Chronic pain, by definition, is difficult to manage, but a new study by UCSF scientists shows how a cell therapy might one day be used not only to quell some common types of persistent and difficult-to-treat pain, but also to cure the conditions that give rise to them.
The researchers, working with mice, focused on treating chronic pain that arises from nerve injury -- so-called neuropathic pain.
In their study, published in the March 24, 2012 issue of Neuron, the scientists transplanted immature embryonic nerve cells that arise in the brain during development and used them to make up for a loss of function of specific neurons in the spinal cord that normally dampen pain signals.
A small fraction of the transplanted cells survived and matured into functioning neurons. The cells integrated into the nerve circuitry of the spinal cord, forming synapses and signaling pathways with neighboring neurons.

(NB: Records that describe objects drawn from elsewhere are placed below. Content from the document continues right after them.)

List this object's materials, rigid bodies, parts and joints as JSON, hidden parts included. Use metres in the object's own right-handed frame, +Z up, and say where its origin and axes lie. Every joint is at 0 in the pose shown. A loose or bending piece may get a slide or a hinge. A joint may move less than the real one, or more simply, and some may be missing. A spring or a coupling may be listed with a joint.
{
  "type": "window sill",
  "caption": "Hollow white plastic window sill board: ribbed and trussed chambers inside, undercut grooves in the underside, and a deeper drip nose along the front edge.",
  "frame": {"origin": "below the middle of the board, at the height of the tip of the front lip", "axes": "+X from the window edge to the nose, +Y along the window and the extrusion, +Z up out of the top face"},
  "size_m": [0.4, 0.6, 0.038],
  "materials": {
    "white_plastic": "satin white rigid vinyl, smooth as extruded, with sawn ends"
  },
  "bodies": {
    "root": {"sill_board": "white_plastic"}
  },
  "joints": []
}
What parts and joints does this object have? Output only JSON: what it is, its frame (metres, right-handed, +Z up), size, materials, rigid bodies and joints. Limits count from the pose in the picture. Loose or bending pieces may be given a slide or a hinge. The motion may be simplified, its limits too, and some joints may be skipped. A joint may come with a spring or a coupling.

As a result, pain hypersensitivity associated with nerve injury was almost completely eliminated, the researchers found, without evidence of movement disturbances that are common side effects of the currently favored drug treatment.
"Now we are working toward the possibility of potential treatments that might eliminate the source of neuropathic pain, and that may be much more effective than drugs that aim only to treat symptomatically the pain that results from chronic, painful conditions," said the senior author of the study, Allan Basbaum, PhD, chair of the Department of Anatomy at UCSF.
Although pain and hypersensitivity after injury usually resolve, in some cases they outlast the injury, creating the condition of chronic pain. Many types of chronic pain are induced by stimuli that are essentially harmless - such as light touch - but that are perceived as painful, according to Basbaum.
Chronic pain due to this type of hypersensitivity is often a debilitating medical condition. Many people suffer from chronic neuropathic pain after a bout of shingles, years or decades after the virus that causes chicken pox has been vanquished. Chronic pain is not merely prolonged acute pain, Basbaum said.
Those who suffer from chronic pain often get little relief, even from powerful narcotic painkillers, according to Basbaum. Gabapentin, an anticonvulsant first used to treat epilepsy, now is regarded as the most effective treatment for neuropathic pain. However, it is effective for only roughly 30 percent of patients, and even in those people it only provides about 30 percent relief of the pain, he said.
The explanation for neuropathic pain, research shows, is that following injury neurons may be lost, or central nervous system circuitry may change, in ways that are maladaptive, compromising signals that normally help dampen pain. These changes contribute to a state of hyper-excitability, enhancing the transmission of pain messages to the brain and causing normally innocuous stimuli to become painful.
The inhibitory neurons that are damaged in the spinal cord to cause pain hypersensitivity release a molecule that normally transmits inhibitory signals - the neurotransmitter GABA. A loss of GABA inhibition also is implicated in epilepsy and may play a role in Parkinson's disease. Gabapentin does not mimic GABA, but it helps to compensate for the loss of inhibition that GABA normally would provide.
Basbaum's UCSF colleagues, including study co-authors Arturo Alvarez-Buylla, PhD, and Arnold Kriegstein, MD, PhD, along with Scott Baraban, PhD, had already been experimenting with transplanting immature neurons that make GABA, using the transplanted neurons to bolster inhibitory signals in mouse models to prevent epileptic seizures and to combat a Parkinson's-like disease.
However, in those experiments the cells - which originate in a region of the forebrain known as the medial ganglionic eminence - were transplanted within the brain itself, which is their normal home.
Upon hearing about the research, Basbaum became interested in transplanting the same cells into the spinal cord as a potential treatment for the loss of GABA-driven inhibition in neuropathic pain. Success was by no means assured, as cells normally do not survive outside their natural environments within such a complex organism.